Cutting edge of home computing in 1982. More information here.

  1. Seamus
    October 23, 2009 at 11:43 pm

    Next up…the Commodore 64, and the joystick buster that was Daley Thompsons decathlon…

  2. October 24, 2009 at 12:38 am

    Ah, you remember, don’t you.

  3. October 24, 2009 at 12:46 am

    Did you have the 16K ram expansion pack too? With the wobble?

  4. October 24, 2009 at 1:03 am

    Luxury! My first computer couldn’t even output data to tape. We had to copy the whole program from the magazine every time.

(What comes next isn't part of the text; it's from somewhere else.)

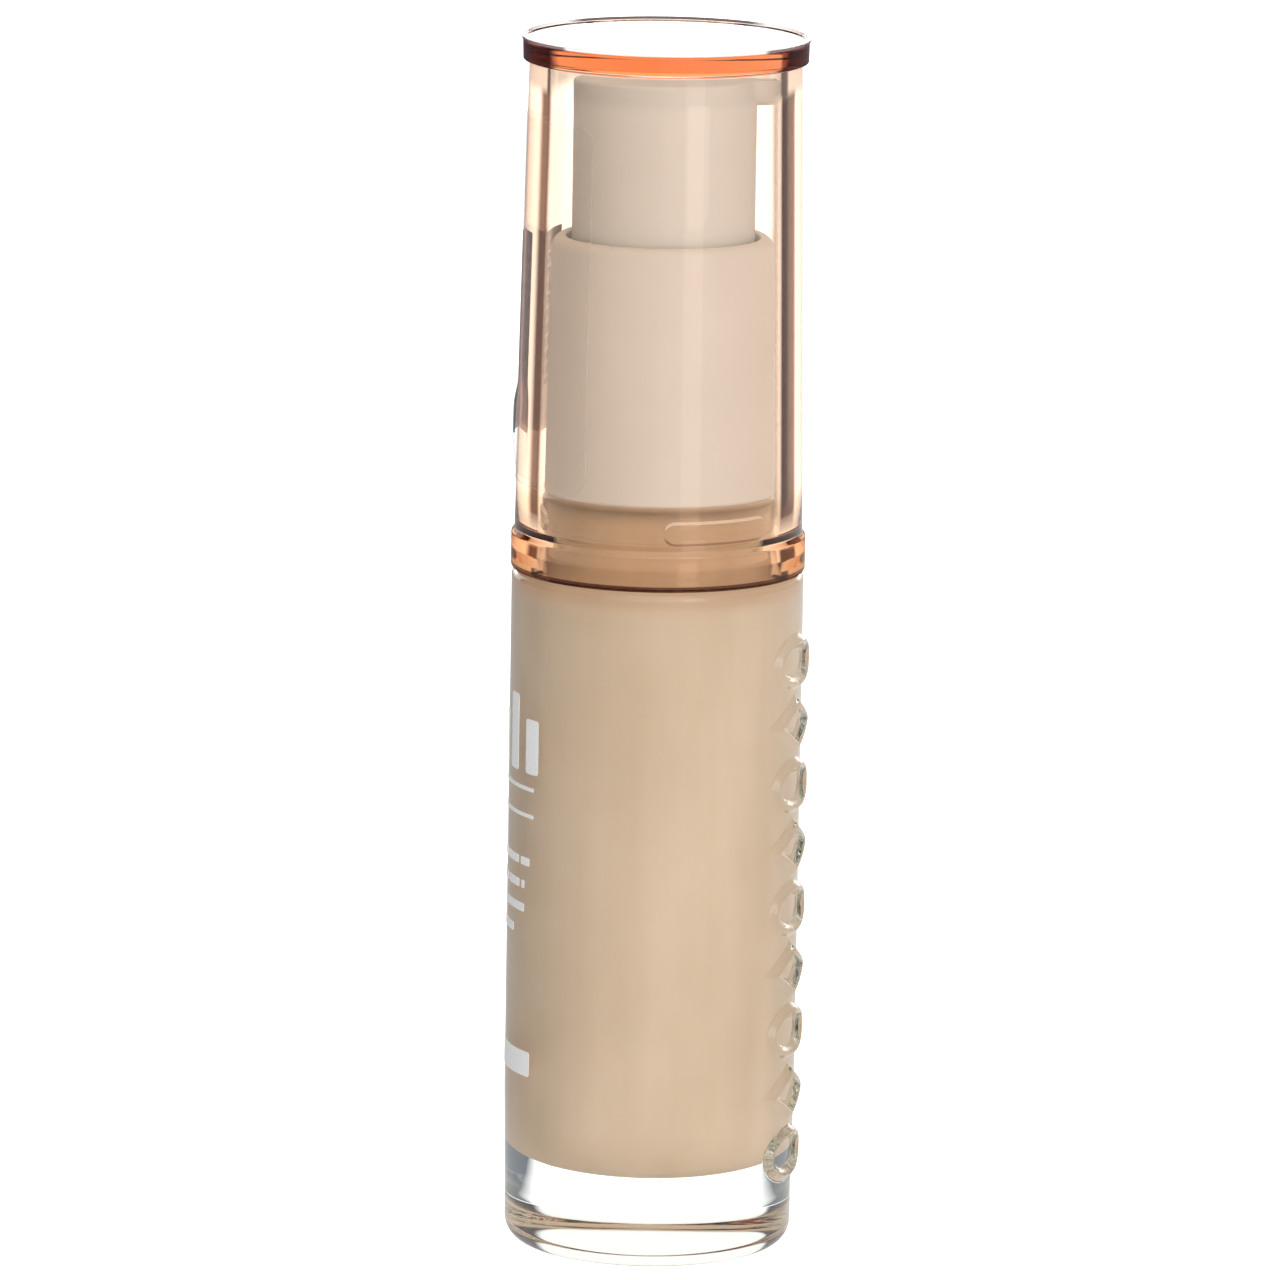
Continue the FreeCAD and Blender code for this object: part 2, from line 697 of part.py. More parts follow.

    Well, actually, it probably could, but my parents hadn’t shelled out for that component.

  5. Wes
    October 24, 2009 at 2:18 am

    Back when I was just a wee little bastard in 1984, we had an Atari 400 home computer:


    I loved that thing. It could play all the old 8 bit Atari games, plus my dad used it to teach me how to spell words.

  6. Crudely Wrott
    October 25, 2009 at 8:36 pm

    Hoo Haa! I bought TS100 in a department store for $199.99. The 16K memory module set me back another hundred. It wobbled badly but a book of matches used as a wedge between the console and the module proved serviceable. As long as I didn’t bump it.

    I had a lot of fun plotting hypotrochoids and playing Mazogs.

    Remember “Synch” magazine? Lists of code you could actually type in and run. Then diddle with.

    Such warm memories . . .

    And in 2000 I found one in a second hand store, with original packaging and manual priced at $5.00. If only I could remember where I put it . . .

  7. Cera Lawrence
    October 30, 2009 at 12:29 am

    I had the Atari ST when I was 9. I played a spelling bee game and a math game, and sort of tried to learn how to use Logo.

  8. October 30, 2009 at 12:39 am

    Hence Cera likes bees? 🙂

  9. DLC
    October 30, 2009 at 6:50 am

    Hm. I used a Timex-Sinclair and an Atari 400. Talk about primitive. The cool thing about the Z-80 chip series was they were just about as rugged as a tank.
    had to be, in fact, because they were also used for fire control computers on some military hardware.